(Task requirements)
Answer with a single number: how many lines in the listing below include "from"?

(Data for this exercise)
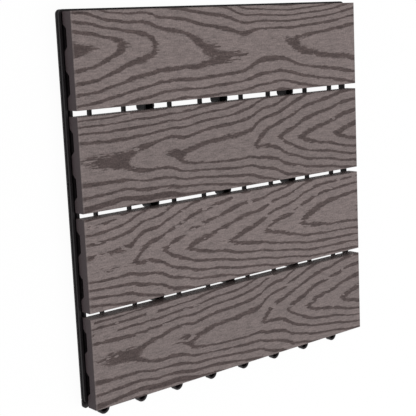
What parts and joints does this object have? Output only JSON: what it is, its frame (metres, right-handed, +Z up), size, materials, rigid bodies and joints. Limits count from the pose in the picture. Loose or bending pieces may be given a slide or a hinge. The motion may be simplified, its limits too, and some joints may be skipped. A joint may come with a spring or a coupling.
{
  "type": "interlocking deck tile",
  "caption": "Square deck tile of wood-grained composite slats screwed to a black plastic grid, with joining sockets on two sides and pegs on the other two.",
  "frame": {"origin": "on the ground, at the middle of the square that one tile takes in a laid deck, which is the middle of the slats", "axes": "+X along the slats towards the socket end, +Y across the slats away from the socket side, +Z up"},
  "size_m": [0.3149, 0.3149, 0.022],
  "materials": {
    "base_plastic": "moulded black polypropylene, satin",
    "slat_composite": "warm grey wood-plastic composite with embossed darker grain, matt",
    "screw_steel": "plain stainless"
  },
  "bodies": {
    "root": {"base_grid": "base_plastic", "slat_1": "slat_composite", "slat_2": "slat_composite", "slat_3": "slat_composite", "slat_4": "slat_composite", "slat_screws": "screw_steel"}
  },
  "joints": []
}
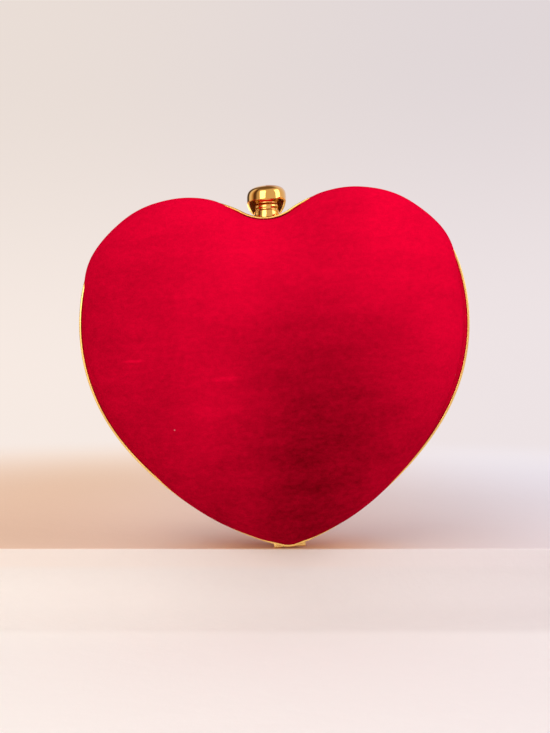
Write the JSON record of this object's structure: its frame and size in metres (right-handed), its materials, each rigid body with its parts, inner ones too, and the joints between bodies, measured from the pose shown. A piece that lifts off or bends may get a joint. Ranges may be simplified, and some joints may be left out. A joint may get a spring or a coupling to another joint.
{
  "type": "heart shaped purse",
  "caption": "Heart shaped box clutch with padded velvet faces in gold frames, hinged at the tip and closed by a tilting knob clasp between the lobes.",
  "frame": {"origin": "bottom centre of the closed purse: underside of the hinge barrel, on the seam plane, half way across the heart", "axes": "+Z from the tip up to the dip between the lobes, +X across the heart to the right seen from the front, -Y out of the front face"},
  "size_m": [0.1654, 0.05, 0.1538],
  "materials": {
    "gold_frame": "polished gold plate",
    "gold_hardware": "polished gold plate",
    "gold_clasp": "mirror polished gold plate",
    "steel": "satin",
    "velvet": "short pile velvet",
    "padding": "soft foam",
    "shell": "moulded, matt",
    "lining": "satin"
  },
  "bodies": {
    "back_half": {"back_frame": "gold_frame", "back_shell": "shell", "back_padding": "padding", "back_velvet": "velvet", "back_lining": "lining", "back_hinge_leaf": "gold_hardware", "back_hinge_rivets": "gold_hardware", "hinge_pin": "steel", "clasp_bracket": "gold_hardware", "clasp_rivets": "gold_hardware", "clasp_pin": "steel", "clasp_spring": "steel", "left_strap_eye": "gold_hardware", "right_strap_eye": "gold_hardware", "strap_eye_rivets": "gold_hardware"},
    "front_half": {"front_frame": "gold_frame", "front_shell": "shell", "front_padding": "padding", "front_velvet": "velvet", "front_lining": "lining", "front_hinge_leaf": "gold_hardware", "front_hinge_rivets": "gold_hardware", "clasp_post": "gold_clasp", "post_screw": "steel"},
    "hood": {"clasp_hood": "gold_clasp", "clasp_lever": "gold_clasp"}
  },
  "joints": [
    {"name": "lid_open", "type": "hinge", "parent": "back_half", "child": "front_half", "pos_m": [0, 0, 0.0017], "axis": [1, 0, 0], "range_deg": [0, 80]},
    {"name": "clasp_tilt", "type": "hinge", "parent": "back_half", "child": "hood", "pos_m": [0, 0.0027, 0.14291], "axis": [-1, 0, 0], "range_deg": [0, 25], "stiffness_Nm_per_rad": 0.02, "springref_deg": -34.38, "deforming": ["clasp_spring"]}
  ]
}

(Solution for this task)
4